Three sentences set the sports betting world afire this morning when the US Court of Appeals for the Third Circuit issued an order granting New Jersey’s petition for rehearing en banc in the most recent round of sports betting litigation. In simple terms, this means that the case will be heard anew by the active judges of the Third Circuit plus the two senior judges who participated in the case – the final count will be an oral argument in front of a total of about 11 judges at once – more than the Supreme Court.
As we’ve covered here, this case centered around what it means to “authorize.” Previously, New Jersey challenged the constitutionality of the Professional and Amateur Sports Protection Act (“PASPA”) on the grounds that it commandeered the states to maintain a federal prohibition. As has been written before, PASPA does not prohibit sports betting – it prohibits a state from authorizing sports betting by law. But the courts found PASPA constitutional because it gave the states a choice: keep sports betting prohibitions in place, or repeal them. That choice saved the constitutionality of PASPA. New Jersey, seizing on this language, partially repealed its prohibitions on sports betting. The sports leagues argued that partial repeal amounts to an “authorization,” which violates PASPA. The court agreed.
Judge Julio Fuentes wrote the court’s 2013 opinion on constitutionality – finding the statute to be constitutional. He was again on the panel in 2015. This time, he dissented, writing that a partial repeal was permissible under PASPA because there is a difference between authorizing and repealing.
The Court of Appeals grants rehearing en banc when either a question of exceptional importance is involved or is there is a need to reconcile precedents of the court. Needless to say, Judge Fuentes’ view that the 2015 opinion was not consistent with the 2013 opinion probably triggered some of the judges on the court to want to take a close look at the consistency of the two cases. It is also the case that a prior precedential opinion of the Court can only be overruled en banc – so it is possible that the Court wants to take a closer look at the constitutionality of PASPA as addressed in Christie I. There is no guarantee, however, that the Court will reach a different result this time around. Because rehearing en banc has been granted, however, the court’s August 2015 opinion is vacated.

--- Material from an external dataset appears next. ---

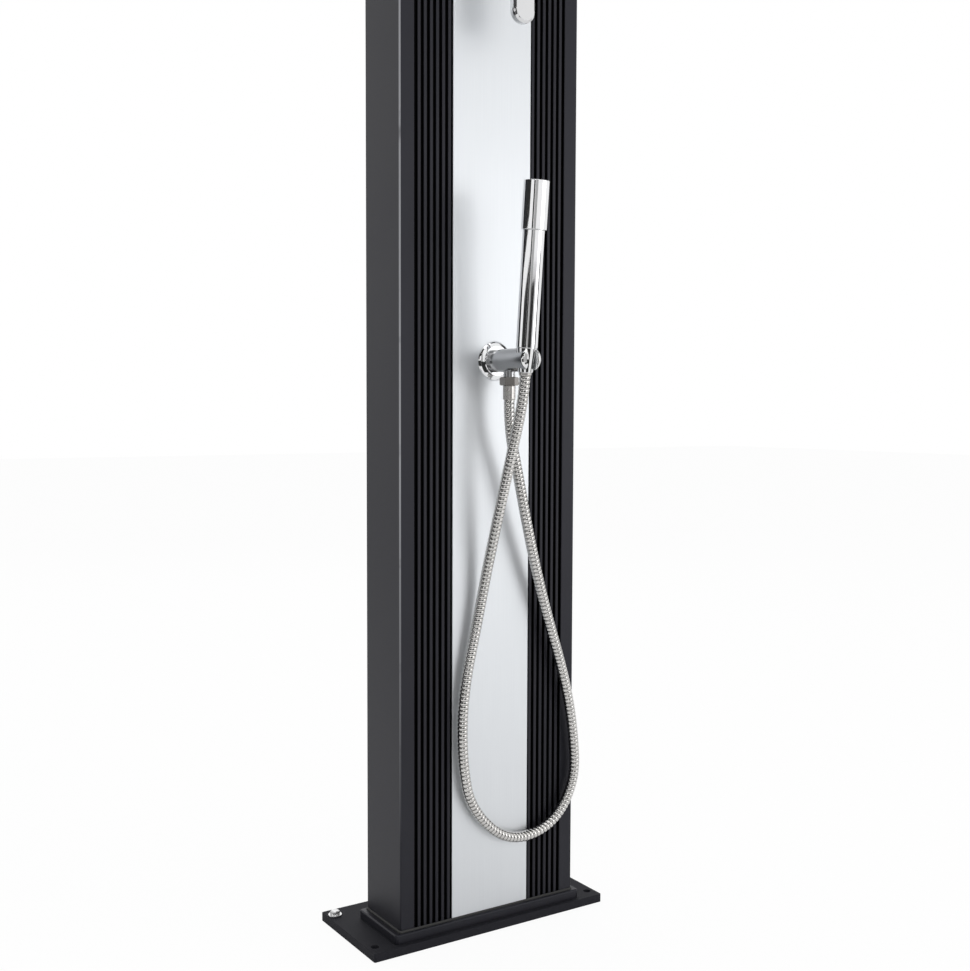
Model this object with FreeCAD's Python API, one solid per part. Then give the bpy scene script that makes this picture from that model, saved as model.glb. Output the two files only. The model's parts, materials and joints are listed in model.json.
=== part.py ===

The fact that the court granted en banc review does mean that some of the judges may be inclined to reach a different result. The logic there is that if the judges were satisfied with the result, they would have simply let the underlying decision stand. That too is no guarantee of a different result – they may, after examination, reach the same result but based on different reasoning. Of course, the en banc review could lead to a different result or to a modification of Christie I.
Thus far it is not known when the en banc hearing will be scheduled. No new briefs will be filed. Typically the Court schedules a number of en banc cases on the same day for convenience. The case will be orally argued and voted on by the judges who hear it; one will be assigned to write an opinion, which will have to receive a vote of a majority of the judges who hear the case in order to become the opinion of the court.
One thing is clear – unless rehearing was granted, New Jersey’s only remaining shot under the partial repeal legislation was the extremely unlikely chance that the Supreme Court would take the case after once declining to do so. New Jersey’s chances of success have increased significantly as a result of this order.